Even so, when Nasia's father died last year, the urge to embrace his community grew stronger.

The Cham stories his father told him when he was younger have stayed with him; they hold a power over him. He believes that one day the Cham might have their own homeland again.

Recently, his father's advice about volunteering to help, about learning to walk before running, has echoed in his mind.

He began talking to Mathsait Ly, an older cousin, about helping, and he persisted until Ly gave him a chance. This year, Ly asked him to join the Cham board of directors as event coordinator, making him its youngest member. He would serve as master of ceremonies at the feast marking the beginning of Ramadan and the end of the Islamic school year.

The day of the feast, elders woke early to roast sweet marinated meat; women made rice, cauliflower and pickled carrots sliced thin as paper.

A few men tended fresh meat grilling over hot coals. Others lifted a giant aluminum pot full of boiling tripe onto a gas fire. Someone had tagged a giant red face with Xs for eyes on a condominium wall.

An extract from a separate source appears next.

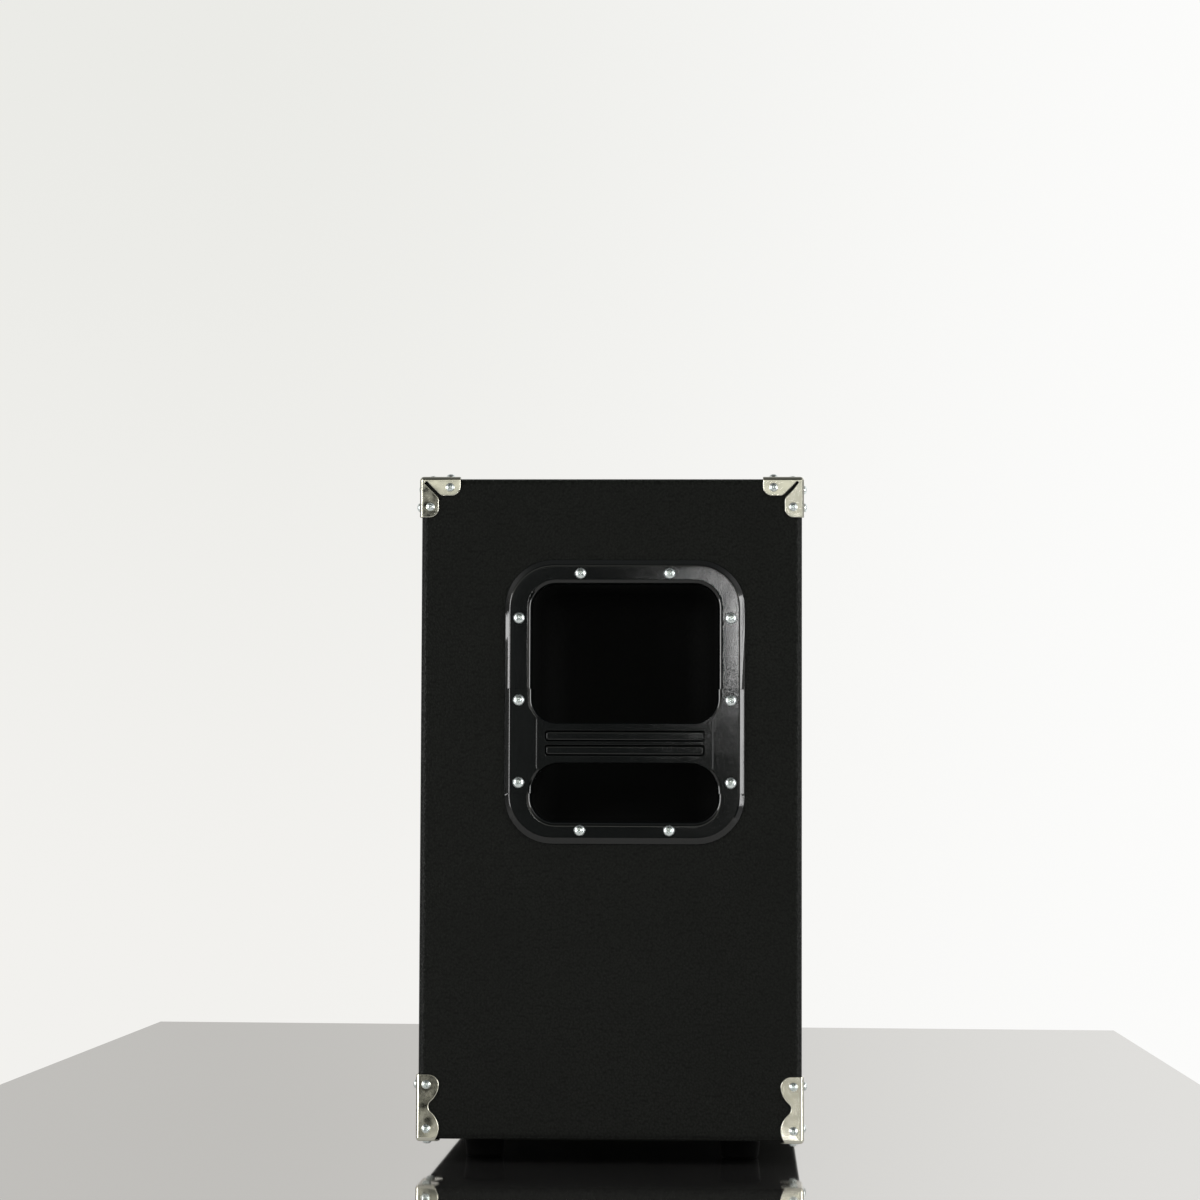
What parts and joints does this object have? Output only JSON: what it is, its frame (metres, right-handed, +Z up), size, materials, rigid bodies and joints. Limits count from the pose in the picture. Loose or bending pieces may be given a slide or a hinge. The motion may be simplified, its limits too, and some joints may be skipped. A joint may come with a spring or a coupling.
{
  "type": "empty speaker cabinet",
  "caption": "Vinyl-covered plywood cabinet for two drivers, empty, with metal corners, recessed bar handles, grille, feet and rear jack dish.",
  "frame": {"origin": "on the floor, below the middle of the cabinet", "axes": "+X along the width, -Y towards the front (grille) side, +Z up"},
  "size_m": [0.7496, 0.3446, 0.6118],
  "materials": {
    "plywood": "bare birch plywood",
    "black_plywood": "plywood painted matt black",
    "pine": "bare planed pine",
    "vinyl": "black leather-grain vinyl, semi-gloss",
    "cloth": "black open woven grille cloth",
    "handle_plastic": "black moulded plastic, glossy",
    "nickel": "nickel-plated steel, polished",
    "zinc": "zinc-plated steel",
    "rubber": "black rubber, matt",
    "foam": "black closed-cell foam",
    "nylon": "black hook-and-loop tape"
  },
  "bodies": {
    "cabinet": {"top_panel": "plywood", "bottom_panel": "plywood", "left_side_panel": "plywood", "right_side_panel": "plywood", "back_panel": "plywood", "baffle": "black_plywood", "baffle_batten_bottom": "pine", "baffle_batten_top": "pine", "baffle_batten_left": "pine", "baffle_batten_right": "pine", "back_batten_bottom": "pine", "back_batten_top": "pine", "back_batten_left": "pine", "back_batten_right": "pine", "centre_post": "pine", "vinyl_covering": "vinyl", "back_panel_covering": "vinyl", "left_handle_cup": "handle_plastic", "left_handle_bar": "handle_plastic", "right_handle_cup": "handle_plastic", "right_handle_bar": "handle_plastic", "jack_dish": "handle_plastic", "top_corner_front_left": "nickel", "top_corner_front_right": "nickel", "top_corner_back_left": "nickel", "top_corner_back_right": "nickel", "bottom_corner_front_left": "nickel", "bottom_corner_front_right": "nickel", "bottom_corner_back_left": "nickel", "bottom_corner_back_right": "nickel", "foot_screw_front_left": "zinc", "foot_screw_front_right": "zinc", "foot_screw_back_left": "zinc", "foot_screw_back_right": "zinc", "tee_nut_1": "zinc", "tee_nut_2": "zinc", "tee_nut_3": "zinc", "tee_nut_4": "zinc", "tee_nut_5": "zinc", "tee_nut_6": "zinc", "tee_nut_7": "zinc", "tee_nut_8": "zinc", "input_jack": "zinc", "link_jack": "zinc", "input_jack_nut": "zinc", "link_jack_nut": "zinc", "foot_front_left": "rubber", "foot_front_right": "rubber", "foot_back_left": "rubber", "foot_back_right": "rubber", "back_seal": "foam", "baffle_loop_strip_top": "nylon", "baffle_loop_strip_bottom": "nylon"},
    "grille": {"grille_frame": "black_plywood", "grille_cloth": "cloth", "grille_hook_strip_top": "nylon", "grille_hook_strip_bottom": "nylon"}
  },
  "joints": [
    {"name": "grille_pull", "type": "slide", "parent": "cabinet", "child": "grille", "axis": [0, -1, 0], "range_m": [0, 0.4]}
  ]
}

Salim and Ly scuttled about, giving directions and watching over the celebration.

Nasia showed up a few hours late -- about 10 a.m. The others had been up before dawn.

"I went to a movie last night," he said, smiling apologetically.

Inside the mosque, he nervously paced on prayer rugs, his shiny black hair combed back neatly. A group of graduating students shuffled in place, tugging at stiff shirts and long robes.

Nasia glanced at a speech he'd written for the crowd gathering outside. He clicked the end of his pen over and over again, reading aloud, tripping over unfamiliar Arabic words.

When he took to the stage, his voice hardly registered, despite the microphone in front of him.

"This day is about coming together to celebrate the end of Ramadan," he said -- though it marked the start of the traditional month of fasting. No one seemed to notice the slip.

"This," Nasia Ahmanth said, "is the day where parents become proud of their child."